Except as I left the British Library, I was strangely troubled. It was Einstein's "spooky action at a distance": quantum entanglement. It was Stephanie Wehner and her talk  "The strange features of the quantum world" that very effectively slipped in the knife. It was the second talk of the day and it had me puzzled.

It's all to do with what happens when you create two photons with opposite and equal spin. You don't know what the spins are but experiment shows that if you measure the correlation of the  spins (using two detecting devices) you find it's greater than you would expect classical methods to predict. The correlation you get is best explained by quantum physics.

 Somehow, when you look at one photon (the detector clicks) the other photon knows instantaneously what's happened to its companion. No information about the state of the first photon is transmitted to the second. Even if it were since nothing can travel faster than the speed of light it would be impossible for the information to reach the second photon in time to affect the measurement.

Somehow the two particles at their creation are entangled. You can't describe one without describing the other. That's spooky; non local,  which is why Einstein wasn't happy with it.

It's mind blowing stuff, and I have spent much of this week trying to get my head round it. I've watched endless videos on YouTube (Do American professors realise how dorkish they look?) and I'm still not there.

It's got so bad that this entanglement business is affecting my everyday life.

We have two female friends called Chris who live in our road. One lives down from us with her partner Andy, the other lives almost equidistant up the road with her partner Gregg. Yesterday was one of the Chris's birthday and the missus had bought her a present. As 'er in doors was busy with work she asked me to deliver the present to Chris, which I did....

When she returned home the wife asked had I delivered the present. I said I had. I explained Chris wasn't in: she was at work but I handed it to Andy.
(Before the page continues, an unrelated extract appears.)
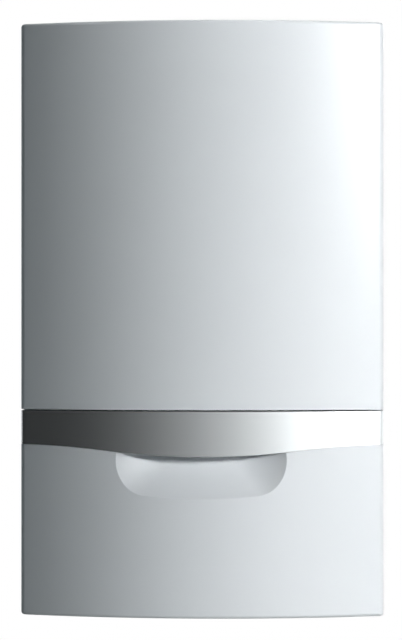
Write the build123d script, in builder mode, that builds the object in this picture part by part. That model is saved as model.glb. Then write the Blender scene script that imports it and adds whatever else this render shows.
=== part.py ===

I have never seen my wife so angry before. She screamed, she stamped her feet, banged the table and called me some rather unsavoury names. "I knew it, I knew you'd get it wrong. I nearly phoned you up just to check. Why can't I trust you to do anything right."

For a moment I thought of trying to explain that this was rather like quantum entanglement, but decided it might not be appreciated. "Go back and get the present, this instant!"

Which I did.

A rather surprised Andy, smilingly handed me the present I having explained what had happened. "I haven't told Chris about "the present", so it's alright."he said. I thanked him and bowed as I backed out of their front door.

Present in hand I rushed up the road to the house of the second Chris, knocked on the door, to be greeted by Lottie and Gregg, Chris's partner. Having been peed on by Lottie in her excitement to see me, I quickly explained to Gregg what had happened and handed over the gift. Gregg tried to shut the door on me but convulsions of laughter prevented that.

I returned home, and swore on the Bible, crossing my heart and hoping to die, that the right present had been delivered to the right Chris.

That wasn't the end of it. Texts started to cascade through the aether. "Message from Chris de Burgh: thanks for the pressie and card." Chris at no 36 says thanks; she won't tell her husband", "Chrissy Hynde is suing: Chris Akabusi is touched." and so on.

I saw Andy's Chris this evening. Andy had told her what had happened but got her to promise not to tell!

I've yet to see Gregg's Chris but I can expect a fair amount of ragging when I do.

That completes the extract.